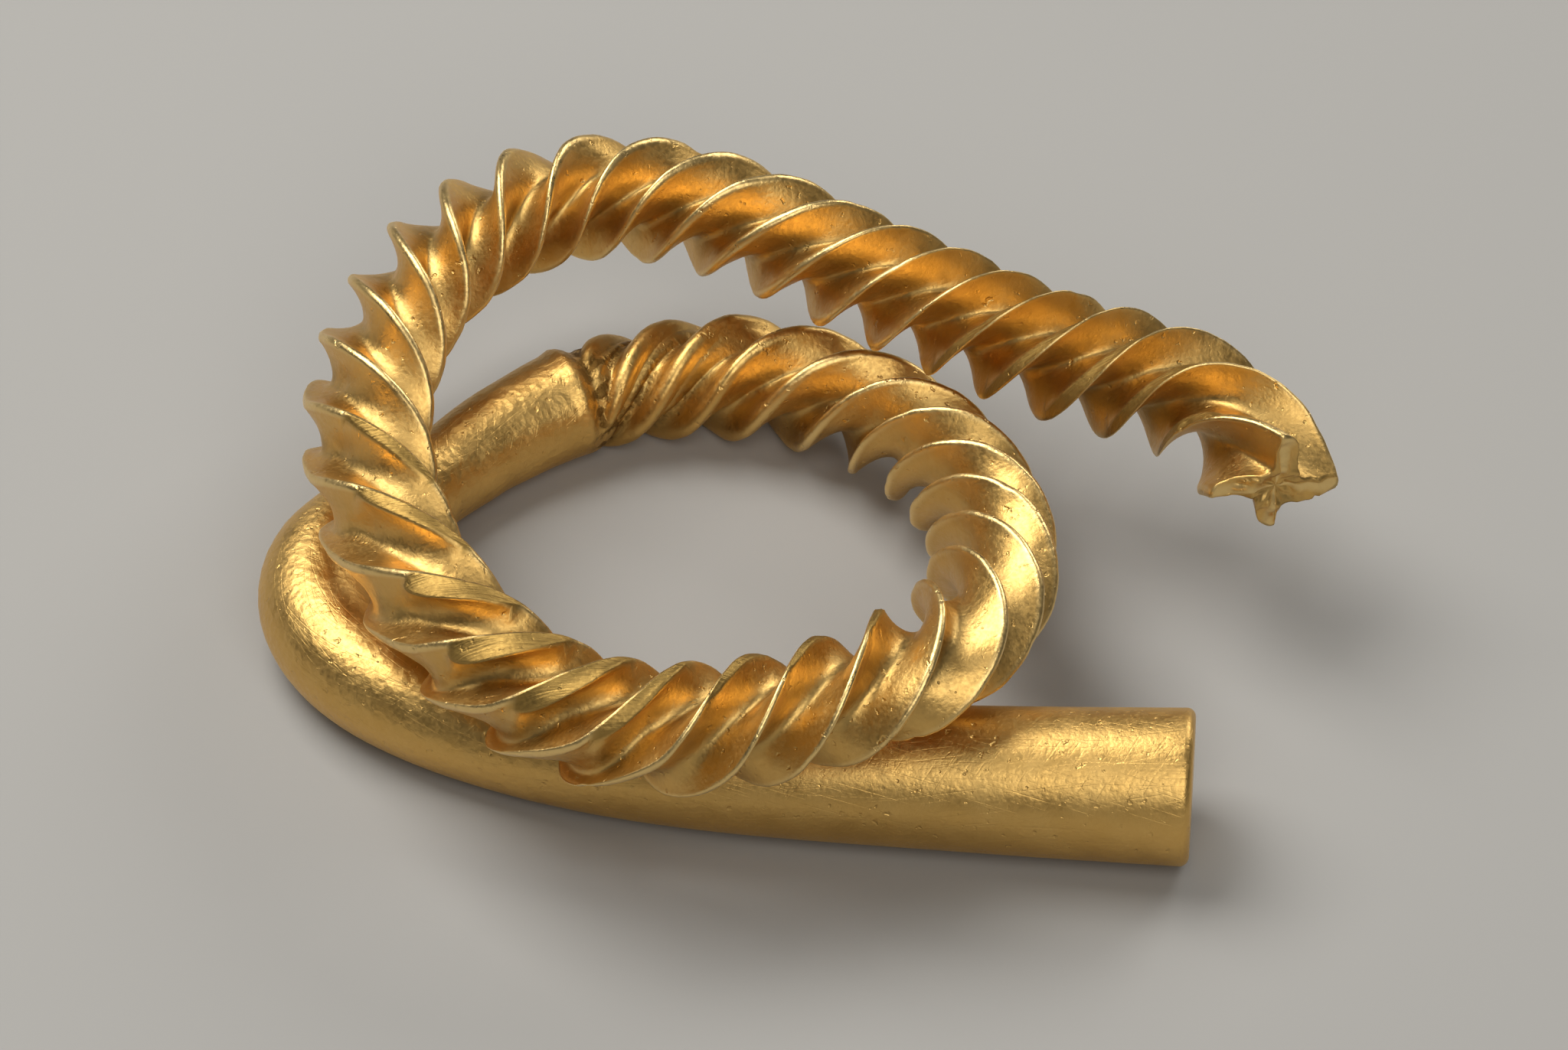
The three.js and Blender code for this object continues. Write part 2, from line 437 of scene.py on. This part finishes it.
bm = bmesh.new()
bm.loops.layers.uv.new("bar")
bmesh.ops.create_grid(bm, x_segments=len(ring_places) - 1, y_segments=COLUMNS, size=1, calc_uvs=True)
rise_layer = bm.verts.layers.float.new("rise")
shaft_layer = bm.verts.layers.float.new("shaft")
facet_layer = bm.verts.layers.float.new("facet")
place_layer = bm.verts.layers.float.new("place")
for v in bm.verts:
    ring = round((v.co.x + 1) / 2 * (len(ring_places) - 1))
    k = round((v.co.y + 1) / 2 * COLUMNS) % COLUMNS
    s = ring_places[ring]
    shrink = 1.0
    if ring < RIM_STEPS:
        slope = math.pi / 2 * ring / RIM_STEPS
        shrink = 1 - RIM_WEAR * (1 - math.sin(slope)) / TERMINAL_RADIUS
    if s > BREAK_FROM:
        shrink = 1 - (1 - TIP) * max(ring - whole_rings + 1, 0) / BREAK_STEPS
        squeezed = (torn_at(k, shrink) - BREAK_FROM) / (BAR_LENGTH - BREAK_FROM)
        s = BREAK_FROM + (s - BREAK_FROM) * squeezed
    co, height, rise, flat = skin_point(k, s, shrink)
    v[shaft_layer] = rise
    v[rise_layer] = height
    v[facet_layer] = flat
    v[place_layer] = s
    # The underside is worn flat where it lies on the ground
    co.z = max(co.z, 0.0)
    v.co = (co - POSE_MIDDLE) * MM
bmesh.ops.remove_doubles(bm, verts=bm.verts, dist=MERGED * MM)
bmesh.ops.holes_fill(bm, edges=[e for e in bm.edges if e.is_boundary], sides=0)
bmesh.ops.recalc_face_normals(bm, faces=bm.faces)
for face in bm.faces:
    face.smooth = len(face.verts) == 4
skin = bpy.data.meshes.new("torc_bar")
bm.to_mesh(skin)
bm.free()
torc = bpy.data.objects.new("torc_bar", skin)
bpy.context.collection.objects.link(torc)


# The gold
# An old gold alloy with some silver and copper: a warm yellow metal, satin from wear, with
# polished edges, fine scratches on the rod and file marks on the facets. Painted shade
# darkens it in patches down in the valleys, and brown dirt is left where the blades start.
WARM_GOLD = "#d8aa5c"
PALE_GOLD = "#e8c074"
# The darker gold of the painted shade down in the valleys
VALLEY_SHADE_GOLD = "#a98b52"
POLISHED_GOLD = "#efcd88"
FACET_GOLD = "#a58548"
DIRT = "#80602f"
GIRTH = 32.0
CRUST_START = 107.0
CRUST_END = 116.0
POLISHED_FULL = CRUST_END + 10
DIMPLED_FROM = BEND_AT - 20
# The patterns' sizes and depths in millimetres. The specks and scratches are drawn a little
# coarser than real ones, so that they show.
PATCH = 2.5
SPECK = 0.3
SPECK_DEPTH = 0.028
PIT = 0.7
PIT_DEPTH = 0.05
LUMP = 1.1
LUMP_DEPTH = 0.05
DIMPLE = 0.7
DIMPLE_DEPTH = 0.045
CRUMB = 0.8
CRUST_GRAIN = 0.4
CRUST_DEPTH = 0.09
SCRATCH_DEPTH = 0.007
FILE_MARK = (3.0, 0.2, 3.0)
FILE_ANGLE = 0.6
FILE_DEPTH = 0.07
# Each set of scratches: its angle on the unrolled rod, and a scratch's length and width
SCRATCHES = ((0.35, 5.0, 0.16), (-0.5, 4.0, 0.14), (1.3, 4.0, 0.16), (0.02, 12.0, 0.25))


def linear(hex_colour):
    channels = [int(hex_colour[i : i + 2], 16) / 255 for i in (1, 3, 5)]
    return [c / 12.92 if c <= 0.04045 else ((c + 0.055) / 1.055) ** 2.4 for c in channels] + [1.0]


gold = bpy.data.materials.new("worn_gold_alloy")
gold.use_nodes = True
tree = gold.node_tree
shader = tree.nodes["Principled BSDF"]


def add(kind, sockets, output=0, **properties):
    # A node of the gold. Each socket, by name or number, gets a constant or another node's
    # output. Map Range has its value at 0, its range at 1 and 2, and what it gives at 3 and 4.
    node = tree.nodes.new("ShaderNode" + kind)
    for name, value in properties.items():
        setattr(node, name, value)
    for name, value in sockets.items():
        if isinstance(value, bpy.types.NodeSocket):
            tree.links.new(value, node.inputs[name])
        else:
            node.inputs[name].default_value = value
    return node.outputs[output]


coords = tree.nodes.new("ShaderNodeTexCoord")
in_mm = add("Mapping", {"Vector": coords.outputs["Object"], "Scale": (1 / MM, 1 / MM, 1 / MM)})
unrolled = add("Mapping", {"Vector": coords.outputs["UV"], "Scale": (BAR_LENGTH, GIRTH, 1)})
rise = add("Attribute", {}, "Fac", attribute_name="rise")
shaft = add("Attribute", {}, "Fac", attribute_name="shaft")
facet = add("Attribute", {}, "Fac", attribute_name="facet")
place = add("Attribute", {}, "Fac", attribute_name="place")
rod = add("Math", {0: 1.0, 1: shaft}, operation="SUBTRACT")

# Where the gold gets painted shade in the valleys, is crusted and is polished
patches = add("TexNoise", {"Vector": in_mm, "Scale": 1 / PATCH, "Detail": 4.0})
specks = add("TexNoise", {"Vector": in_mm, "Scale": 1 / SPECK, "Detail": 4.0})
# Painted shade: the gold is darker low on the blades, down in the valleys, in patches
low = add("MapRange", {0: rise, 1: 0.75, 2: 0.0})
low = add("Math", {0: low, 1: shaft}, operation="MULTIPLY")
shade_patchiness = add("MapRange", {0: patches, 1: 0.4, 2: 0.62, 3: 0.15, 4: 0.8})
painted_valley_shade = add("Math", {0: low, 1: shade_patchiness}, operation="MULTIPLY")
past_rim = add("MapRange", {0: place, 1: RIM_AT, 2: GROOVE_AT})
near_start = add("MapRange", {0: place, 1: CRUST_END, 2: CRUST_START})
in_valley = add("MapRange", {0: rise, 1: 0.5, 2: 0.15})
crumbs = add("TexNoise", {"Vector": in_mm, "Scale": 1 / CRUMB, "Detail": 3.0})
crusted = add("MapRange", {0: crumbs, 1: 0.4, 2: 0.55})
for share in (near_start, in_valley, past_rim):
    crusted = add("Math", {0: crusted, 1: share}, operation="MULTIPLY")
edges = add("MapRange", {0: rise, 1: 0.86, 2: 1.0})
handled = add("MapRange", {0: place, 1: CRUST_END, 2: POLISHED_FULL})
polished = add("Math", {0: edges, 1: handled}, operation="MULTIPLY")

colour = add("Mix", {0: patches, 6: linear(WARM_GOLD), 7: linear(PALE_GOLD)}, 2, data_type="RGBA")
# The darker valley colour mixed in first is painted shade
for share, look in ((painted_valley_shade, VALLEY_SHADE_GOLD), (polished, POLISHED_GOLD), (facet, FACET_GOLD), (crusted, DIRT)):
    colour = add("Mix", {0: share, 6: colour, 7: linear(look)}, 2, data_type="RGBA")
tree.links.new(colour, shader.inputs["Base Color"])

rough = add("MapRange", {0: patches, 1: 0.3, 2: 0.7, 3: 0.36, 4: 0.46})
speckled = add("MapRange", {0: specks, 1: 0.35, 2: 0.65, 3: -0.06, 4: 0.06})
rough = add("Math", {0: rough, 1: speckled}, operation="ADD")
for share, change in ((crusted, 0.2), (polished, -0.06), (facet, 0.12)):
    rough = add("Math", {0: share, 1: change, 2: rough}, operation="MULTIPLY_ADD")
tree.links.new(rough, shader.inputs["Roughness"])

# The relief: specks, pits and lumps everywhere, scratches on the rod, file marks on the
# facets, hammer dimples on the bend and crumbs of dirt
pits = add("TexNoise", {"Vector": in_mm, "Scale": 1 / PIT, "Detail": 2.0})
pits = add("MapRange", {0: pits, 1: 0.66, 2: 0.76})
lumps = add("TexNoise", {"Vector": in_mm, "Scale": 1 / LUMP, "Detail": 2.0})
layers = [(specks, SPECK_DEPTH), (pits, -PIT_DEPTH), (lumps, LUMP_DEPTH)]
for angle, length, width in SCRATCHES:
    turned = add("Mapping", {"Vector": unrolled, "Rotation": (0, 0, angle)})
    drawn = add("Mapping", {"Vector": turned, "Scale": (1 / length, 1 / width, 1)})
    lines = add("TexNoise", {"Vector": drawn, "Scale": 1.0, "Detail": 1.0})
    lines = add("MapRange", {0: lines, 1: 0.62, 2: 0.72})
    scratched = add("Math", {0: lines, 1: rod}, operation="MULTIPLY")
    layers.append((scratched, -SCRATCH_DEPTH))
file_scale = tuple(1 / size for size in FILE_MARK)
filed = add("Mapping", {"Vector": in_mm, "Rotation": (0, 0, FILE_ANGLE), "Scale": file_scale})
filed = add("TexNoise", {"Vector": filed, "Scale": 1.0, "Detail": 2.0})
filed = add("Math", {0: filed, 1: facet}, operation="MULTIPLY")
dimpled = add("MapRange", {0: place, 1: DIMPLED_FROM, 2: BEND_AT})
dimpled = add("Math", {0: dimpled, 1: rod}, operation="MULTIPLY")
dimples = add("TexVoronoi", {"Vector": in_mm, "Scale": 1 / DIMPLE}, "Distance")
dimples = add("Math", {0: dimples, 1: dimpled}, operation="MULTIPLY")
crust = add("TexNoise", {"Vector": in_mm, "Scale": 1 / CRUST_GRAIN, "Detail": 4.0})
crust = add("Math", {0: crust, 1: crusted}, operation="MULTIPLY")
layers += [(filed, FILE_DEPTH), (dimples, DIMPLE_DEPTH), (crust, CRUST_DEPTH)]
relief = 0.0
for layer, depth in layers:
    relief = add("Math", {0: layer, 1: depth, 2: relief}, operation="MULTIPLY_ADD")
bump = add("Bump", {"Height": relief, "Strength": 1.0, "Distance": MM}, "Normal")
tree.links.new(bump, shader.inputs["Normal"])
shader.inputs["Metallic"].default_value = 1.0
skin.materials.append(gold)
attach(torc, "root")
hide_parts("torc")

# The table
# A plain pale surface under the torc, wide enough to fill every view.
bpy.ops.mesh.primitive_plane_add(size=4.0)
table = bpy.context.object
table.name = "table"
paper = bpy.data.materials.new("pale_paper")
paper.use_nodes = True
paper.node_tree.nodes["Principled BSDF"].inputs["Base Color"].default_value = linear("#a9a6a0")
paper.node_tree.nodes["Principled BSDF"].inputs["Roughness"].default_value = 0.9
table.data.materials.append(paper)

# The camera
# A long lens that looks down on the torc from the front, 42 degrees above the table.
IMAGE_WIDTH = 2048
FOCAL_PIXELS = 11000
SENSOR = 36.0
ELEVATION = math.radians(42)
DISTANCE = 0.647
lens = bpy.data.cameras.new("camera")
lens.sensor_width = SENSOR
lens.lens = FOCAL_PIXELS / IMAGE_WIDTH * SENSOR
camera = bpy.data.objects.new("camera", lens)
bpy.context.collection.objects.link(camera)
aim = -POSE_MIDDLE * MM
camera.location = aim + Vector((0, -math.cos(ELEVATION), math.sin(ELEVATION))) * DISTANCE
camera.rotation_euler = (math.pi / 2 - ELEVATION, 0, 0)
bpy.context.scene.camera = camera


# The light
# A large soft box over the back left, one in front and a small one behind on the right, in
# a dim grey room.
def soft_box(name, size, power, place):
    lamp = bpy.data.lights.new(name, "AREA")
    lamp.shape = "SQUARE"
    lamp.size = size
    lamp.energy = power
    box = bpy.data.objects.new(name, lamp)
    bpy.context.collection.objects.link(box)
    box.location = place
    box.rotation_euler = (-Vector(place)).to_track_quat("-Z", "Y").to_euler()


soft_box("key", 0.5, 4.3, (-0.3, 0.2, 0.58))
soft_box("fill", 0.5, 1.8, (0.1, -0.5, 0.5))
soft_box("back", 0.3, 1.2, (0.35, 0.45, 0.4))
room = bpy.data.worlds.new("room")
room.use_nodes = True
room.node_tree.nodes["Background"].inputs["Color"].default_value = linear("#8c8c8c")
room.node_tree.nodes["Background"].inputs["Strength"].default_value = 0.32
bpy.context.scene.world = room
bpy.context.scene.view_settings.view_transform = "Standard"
****************
▸ **GIVEN PROBLEM**:
Only the lines from the opening of the material through the line with "bpy.context.collection.objects.link(torc)" should be echoed, exactly as written.

▸ **ANSWER FOR THE TASK**:
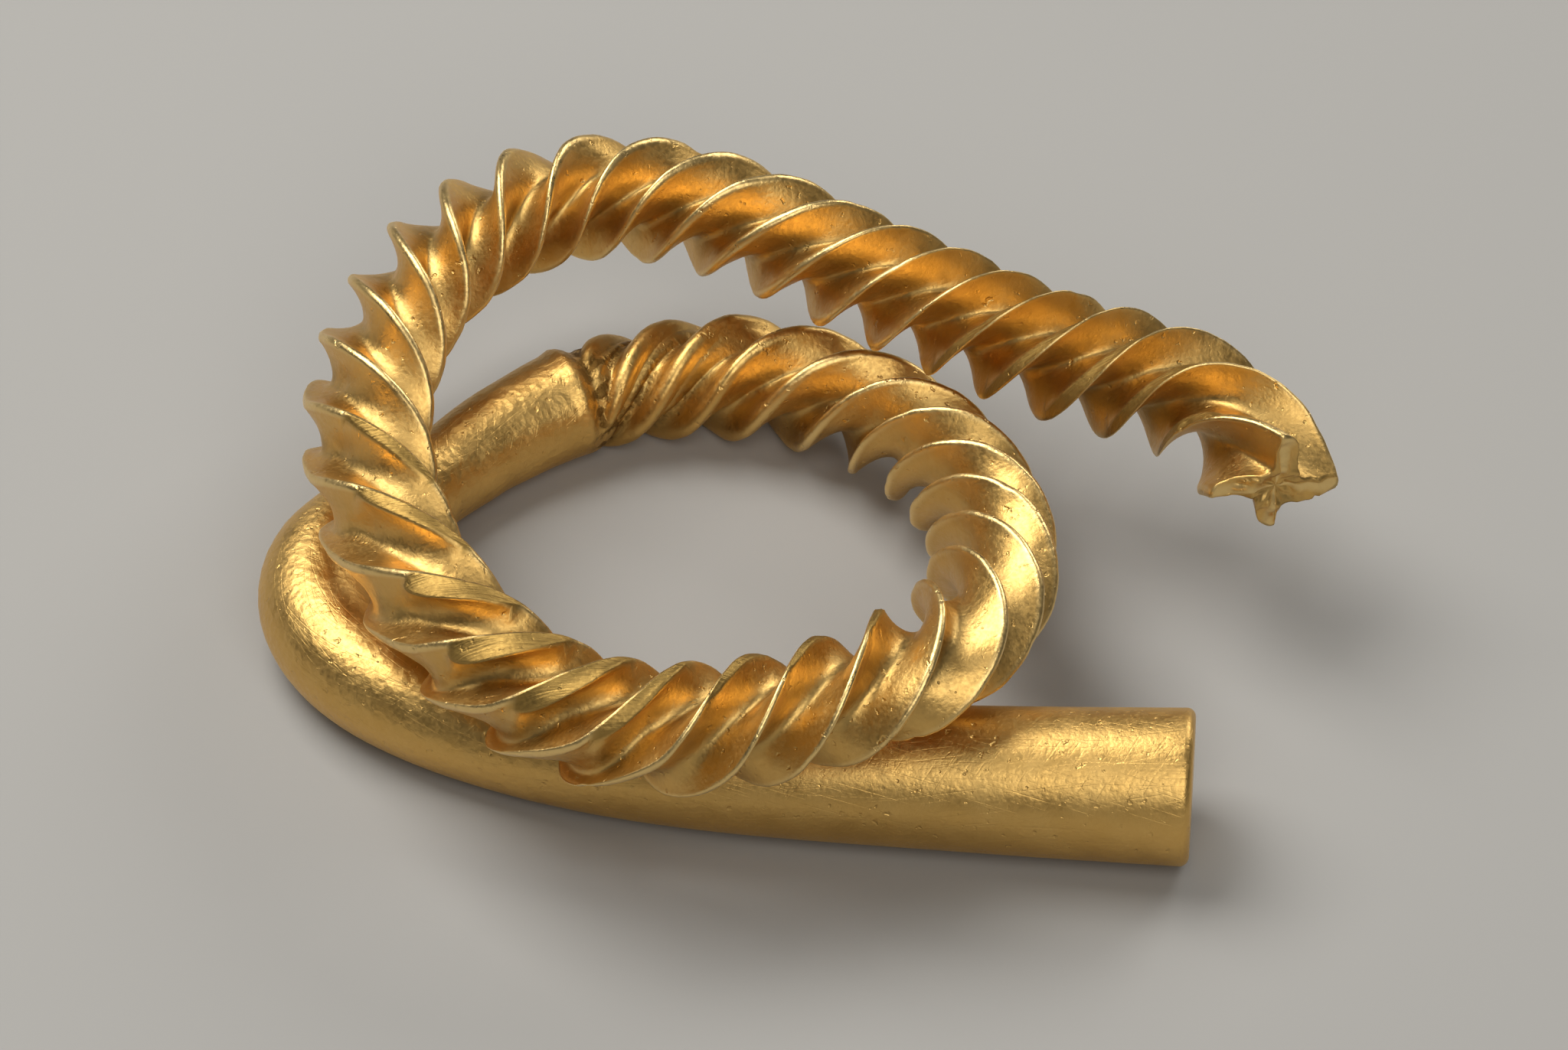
The three.js and Blender code for this object continues. Write part 2, from line 437 of scene.py on. This part finishes it.
bm = bmesh.new()
bm.loops.layers.uv.new("bar")
bmesh.ops.create_grid(bm, x_segments=len(ring_places) - 1, y_segments=COLUMNS, size=1, calc_uvs=True)
rise_layer = bm.verts.layers.float.new("rise")
shaft_layer = bm.verts.layers.float.new("shaft")
facet_layer = bm.verts.layers.float.new("facet")
place_layer = bm.verts.layers.float.new("place")
for v in bm.verts:
    ring = round((v.co.x + 1) / 2 * (len(ring_places) - 1))
    k = round((v.co.y + 1) / 2 * COLUMNS) % COLUMNS
    s = ring_places[ring]
    shrink = 1.0
    if ring < RIM_STEPS:
        slope = math.pi / 2 * ring / RIM_STEPS
        shrink = 1 - RIM_WEAR * (1 - math.sin(slope)) / TERMINAL_RADIUS
    if s > BREAK_FROM:
        shrink = 1 - (1 - TIP) * max(ring - whole_rings + 1, 0) / BREAK_STEPS
        squeezed = (torn_at(k, shrink) - BREAK_FROM) / (BAR_LENGTH - BREAK_FROM)
        s = BREAK_FROM + (s - BREAK_FROM) * squeezed
    co, height, rise, flat = skin_point(k, s, shrink)
    v[shaft_layer] = rise
    v[rise_layer] = height
    v[facet_layer] = flat
    v[place_layer] = s
    # The underside is worn flat where it lies on the ground
    co.z = max(co.z, 0.0)
    v.co = (co - POSE_MIDDLE) * MM
bmesh.ops.remove_doubles(bm, verts=bm.verts, dist=MERGED * MM)
bmesh.ops.holes_fill(bm, edges=[e for e in bm.edges if e.is_boundary], sides=0)
bmesh.ops.recalc_face_normals(bm, faces=bm.faces)
for face in bm.faces:
    face.smooth = len(face.verts) == 4
skin = bpy.data.meshes.new("torc_bar")
bm.to_mesh(skin)
bm.free()
torc = bpy.data.objects.new("torc_bar", skin)
bpy.context.collection.objects.link(torc)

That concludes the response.